Washington and Lee University in Virginia continues to face criticism from some corners over discussions about changing its name, along with certain campus traditions, to those that don’t honor Confederate general Robert E. Lee.

In the midst of these rebukes, the university recently offered unequivocal support for two professors targeted for their work and views.

In the first case, Breitbart posted a story about a course to be offered this semester called How to Overthrow the State? It’s a titillating tile, but the course itself one of many first-year writing seminar options and doesn’t exactly operate as Anarchy 101.

Students write at least three revised essays and develop skills in active reading, argumentation, presenting evidence and critical analysis.
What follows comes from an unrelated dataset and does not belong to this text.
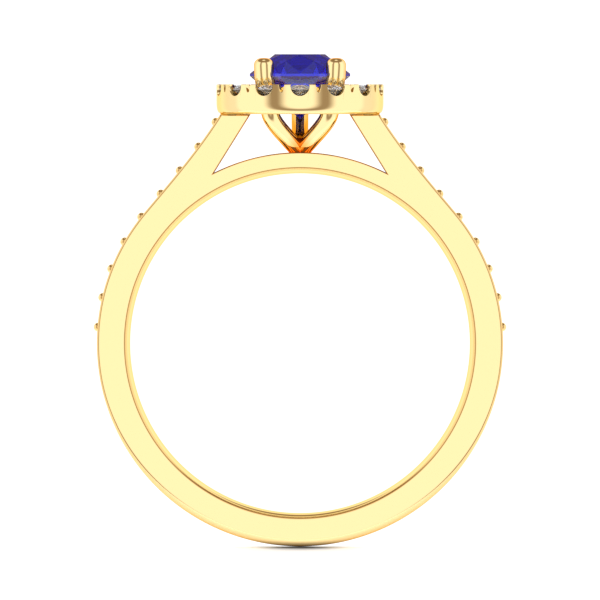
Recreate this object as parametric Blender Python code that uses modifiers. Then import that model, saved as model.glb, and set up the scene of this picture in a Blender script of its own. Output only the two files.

“This course places each student at the head of a popular revolutionary movement aiming to overthrow a sitting government and forge a better society,” reads the course description. “How will you attain power? How will you communicate with the masses? How do you plan on improving the lives of the people? How will you deal with the past?”

The actual material with which they’re engaging concerns Frantz Fanon, Che Guevara, Mohandas Gandhi and other revolutionaries from the across the Global South -- as well as the Founding Fathers. Students read the Declaration of Independence.

Other first-year writing seminars offered have themes designed to pique the interest of students who need to learn how to think and express themselves at the college level, including monsters, memoir and identity, animals, mysteries and puzzles, Queen Elizabeth I, life’s “big questions,” nature, and Black athletes and activism.

The story was picked up by outlets including The Federalist and Fox News. Soon the instructor, Matt Gildner, a visiting assistant professor of history, started to receive hateful voice mails and emails containing threats from some who described themselves as “patriots.” So did another professor, who had nothing to do with the course: Brandon Hasbrouck, assistant professor of law.

Breitbart didn’t mention Gildner, who is white, by name. It did mention Hasbrouck, who is Black, and his July op-ed for The Washington Post arguing that Washington and Lee should also consider dropping "Washington" from its name, as both George Washington and Lee perpetrated “racial terror.”

“Yes, Washington was the country’s first president after leading the Continental Army in the Revolutionary War. But Washington enslaved more than 300 Black people,” Hasbrouck wrote. “He ordered one whipped for walking on his lawn.”

Hasbrouck publicly shared some of the harassment he received upon initial publication of the piece, including an email that used a racial slur to refer to Black people saying they were “better off as slaves.”

“To be Black and to have an opinion,” Hasbrouck tweeted at the time.